▶ **WHAT IS EXPECTED**:
Quote every line below exactly as it reads.

[Begin]

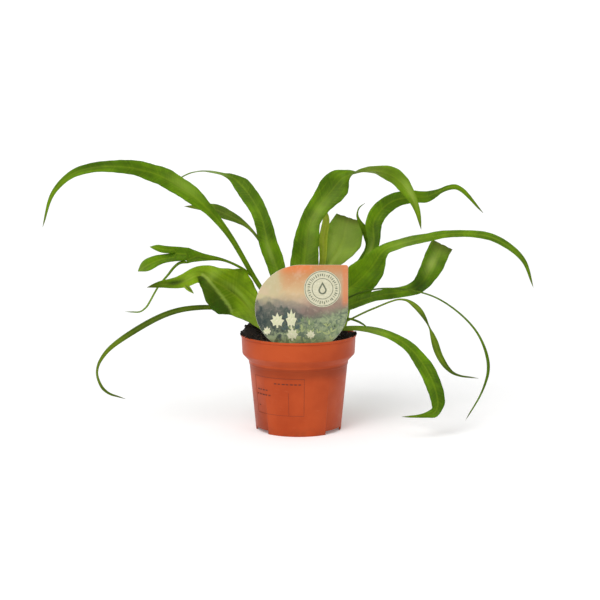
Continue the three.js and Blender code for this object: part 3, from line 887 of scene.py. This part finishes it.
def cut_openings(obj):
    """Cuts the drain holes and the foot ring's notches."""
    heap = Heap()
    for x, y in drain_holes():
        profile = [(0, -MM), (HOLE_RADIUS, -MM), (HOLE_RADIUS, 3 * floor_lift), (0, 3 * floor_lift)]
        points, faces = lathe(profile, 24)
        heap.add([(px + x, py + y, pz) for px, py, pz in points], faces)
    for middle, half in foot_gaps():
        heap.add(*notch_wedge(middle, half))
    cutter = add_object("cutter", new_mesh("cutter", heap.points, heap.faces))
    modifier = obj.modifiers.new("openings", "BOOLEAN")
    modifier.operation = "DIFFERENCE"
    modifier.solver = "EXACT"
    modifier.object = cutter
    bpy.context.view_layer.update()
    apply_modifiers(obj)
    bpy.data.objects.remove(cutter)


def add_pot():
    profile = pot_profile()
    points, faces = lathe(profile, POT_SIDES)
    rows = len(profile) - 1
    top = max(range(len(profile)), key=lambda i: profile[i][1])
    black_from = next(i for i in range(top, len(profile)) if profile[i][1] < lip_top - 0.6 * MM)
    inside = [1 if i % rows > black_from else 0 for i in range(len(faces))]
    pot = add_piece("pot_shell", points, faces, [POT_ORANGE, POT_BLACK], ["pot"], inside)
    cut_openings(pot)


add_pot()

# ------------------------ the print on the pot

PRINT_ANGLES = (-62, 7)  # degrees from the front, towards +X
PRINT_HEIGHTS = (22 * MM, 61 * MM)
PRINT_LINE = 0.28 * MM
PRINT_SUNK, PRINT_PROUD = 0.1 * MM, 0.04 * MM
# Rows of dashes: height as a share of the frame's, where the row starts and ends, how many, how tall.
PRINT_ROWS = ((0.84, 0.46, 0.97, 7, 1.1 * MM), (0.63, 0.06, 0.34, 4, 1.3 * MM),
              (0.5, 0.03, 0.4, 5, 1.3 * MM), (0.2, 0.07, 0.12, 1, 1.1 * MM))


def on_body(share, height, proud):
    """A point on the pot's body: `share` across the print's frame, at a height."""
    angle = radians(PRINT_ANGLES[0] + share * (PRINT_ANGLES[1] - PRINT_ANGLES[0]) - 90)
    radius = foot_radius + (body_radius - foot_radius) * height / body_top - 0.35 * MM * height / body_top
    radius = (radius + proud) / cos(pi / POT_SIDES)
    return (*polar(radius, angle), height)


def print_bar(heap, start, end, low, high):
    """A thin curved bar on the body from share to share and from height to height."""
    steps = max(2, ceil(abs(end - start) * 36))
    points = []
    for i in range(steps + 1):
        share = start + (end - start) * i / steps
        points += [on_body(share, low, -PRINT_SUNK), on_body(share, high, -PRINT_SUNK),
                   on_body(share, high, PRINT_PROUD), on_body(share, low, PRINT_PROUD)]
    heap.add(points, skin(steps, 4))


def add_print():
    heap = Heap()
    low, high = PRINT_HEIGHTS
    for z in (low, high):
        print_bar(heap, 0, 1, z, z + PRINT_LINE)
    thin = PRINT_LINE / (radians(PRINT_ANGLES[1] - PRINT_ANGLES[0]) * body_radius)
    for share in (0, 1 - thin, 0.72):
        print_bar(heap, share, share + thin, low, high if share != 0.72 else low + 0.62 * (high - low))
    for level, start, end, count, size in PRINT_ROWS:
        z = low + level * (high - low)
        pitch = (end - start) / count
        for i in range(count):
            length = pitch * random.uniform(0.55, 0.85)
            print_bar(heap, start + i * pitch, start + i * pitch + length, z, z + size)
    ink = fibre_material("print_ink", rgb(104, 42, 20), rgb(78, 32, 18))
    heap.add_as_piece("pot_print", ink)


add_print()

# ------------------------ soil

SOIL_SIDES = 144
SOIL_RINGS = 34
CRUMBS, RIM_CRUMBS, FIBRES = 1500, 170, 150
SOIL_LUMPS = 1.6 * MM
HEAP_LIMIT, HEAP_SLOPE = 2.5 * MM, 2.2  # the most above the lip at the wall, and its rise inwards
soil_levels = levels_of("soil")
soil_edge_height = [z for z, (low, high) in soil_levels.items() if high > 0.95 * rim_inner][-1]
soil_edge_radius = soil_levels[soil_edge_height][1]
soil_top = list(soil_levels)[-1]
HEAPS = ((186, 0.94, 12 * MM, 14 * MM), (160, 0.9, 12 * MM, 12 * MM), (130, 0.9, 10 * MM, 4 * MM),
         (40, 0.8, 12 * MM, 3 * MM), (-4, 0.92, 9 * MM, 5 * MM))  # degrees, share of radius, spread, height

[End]

▶ **CORRECT RESULT**:
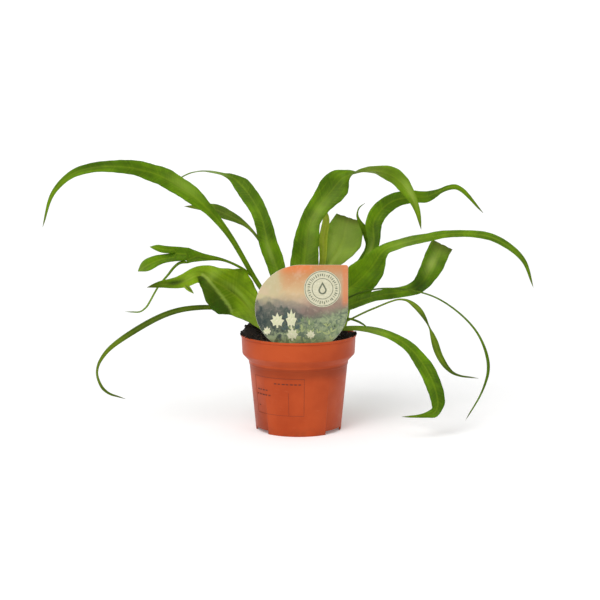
Continue the three.js and Blender code for this object: part 3, from line 887 of scene.py. This part finishes it.
def cut_openings(obj):
    """Cuts the drain holes and the foot ring's notches."""
    heap = Heap()
    for x, y in drain_holes():
        profile = [(0, -MM), (HOLE_RADIUS, -MM), (HOLE_RADIUS, 3 * floor_lift), (0, 3 * floor_lift)]
        points, faces = lathe(profile, 24)
        heap.add([(px + x, py + y, pz) for px, py, pz in points], faces)
    for middle, half in foot_gaps():
        heap.add(*notch_wedge(middle, half))
    cutter = add_object("cutter", new_mesh("cutter", heap.points, heap.faces))
    modifier = obj.modifiers.new("openings", "BOOLEAN")
    modifier.operation = "DIFFERENCE"
    modifier.solver = "EXACT"
    modifier.object = cutter
    bpy.context.view_layer.update()
    apply_modifiers(obj)
    bpy.data.objects.remove(cutter)


def add_pot():
    profile = pot_profile()
    points, faces = lathe(profile, POT_SIDES)
    rows = len(profile) - 1
    top = max(range(len(profile)), key=lambda i: profile[i][1])
    black_from = next(i for i in range(top, len(profile)) if profile[i][1] < lip_top - 0.6 * MM)
    inside = [1 if i % rows > black_from else 0 for i in range(len(faces))]
    pot = add_piece("pot_shell", points, faces, [POT_ORANGE, POT_BLACK], ["pot"], inside)
    cut_openings(pot)


add_pot()

# ------------------------ the print on the pot

PRINT_ANGLES = (-62, 7)  # degrees from the front, towards +X
PRINT_HEIGHTS = (22 * MM, 61 * MM)
PRINT_LINE = 0.28 * MM
PRINT_SUNK, PRINT_PROUD = 0.1 * MM, 0.04 * MM
# Rows of dashes: height as a share of the frame's, where the row starts and ends, how many, how tall.
PRINT_ROWS = ((0.84, 0.46, 0.97, 7, 1.1 * MM), (0.63, 0.06, 0.34, 4, 1.3 * MM),
              (0.5, 0.03, 0.4, 5, 1.3 * MM), (0.2, 0.07, 0.12, 1, 1.1 * MM))


def on_body(share, height, proud):
    """A point on the pot's body: `share` across the print's frame, at a height."""
    angle = radians(PRINT_ANGLES[0] + share * (PRINT_ANGLES[1] - PRINT_ANGLES[0]) - 90)
    radius = foot_radius + (body_radius - foot_radius) * height / body_top - 0.35 * MM * height / body_top
    radius = (radius + proud) / cos(pi / POT_SIDES)
    return (*polar(radius, angle), height)


def print_bar(heap, start, end, low, high):
    """A thin curved bar on the body from share to share and from height to height."""
    steps = max(2, ceil(abs(end - start) * 36))
    points = []
    for i in range(steps + 1):
        share = start + (end - start) * i / steps
        points += [on_body(share, low, -PRINT_SUNK), on_body(share, high, -PRINT_SUNK),
                   on_body(share, high, PRINT_PROUD), on_body(share, low, PRINT_PROUD)]
    heap.add(points, skin(steps, 4))


def add_print():
    heap = Heap()
    low, high = PRINT_HEIGHTS
    for z in (low, high):
        print_bar(heap, 0, 1, z, z + PRINT_LINE)
    thin = PRINT_LINE / (radians(PRINT_ANGLES[1] - PRINT_ANGLES[0]) * body_radius)
    for share in (0, 1 - thin, 0.72):
        print_bar(heap, share, share + thin, low, high if share != 0.72 else low + 0.62 * (high - low))
    for level, start, end, count, size in PRINT_ROWS:
        z = low + level * (high - low)
        pitch = (end - start) / count
        for i in range(count):
            length = pitch * random.uniform(0.55, 0.85)
            print_bar(heap, start + i * pitch, start + i * pitch + length, z, z + size)
    ink = fibre_material("print_ink", rgb(104, 42, 20), rgb(78, 32, 18))
    heap.add_as_piece("pot_print", ink)


add_print()

# ------------------------ soil

SOIL_SIDES = 144
SOIL_RINGS = 34
CRUMBS, RIM_CRUMBS, FIBRES = 1500, 170, 150
SOIL_LUMPS = 1.6 * MM
HEAP_LIMIT, HEAP_SLOPE = 2.5 * MM, 2.2  # the most above the lip at the wall, and its rise inwards
soil_levels = levels_of("soil")
soil_edge_height = [z for z, (low, high) in soil_levels.items() if high > 0.95 * rim_inner][-1]
soil_edge_radius = soil_levels[soil_edge_height][1]
soil_top = list(soil_levels)[-1]
HEAPS = ((186, 0.94, 12 * MM, 14 * MM), (160, 0.9, 12 * MM, 12 * MM), (130, 0.9, 10 * MM, 4 * MM),
         (40, 0.8, 12 * MM, 3 * MM), (-4, 0.92, 9 * MM, 5 * MM))  # degrees, share of radius, spread, height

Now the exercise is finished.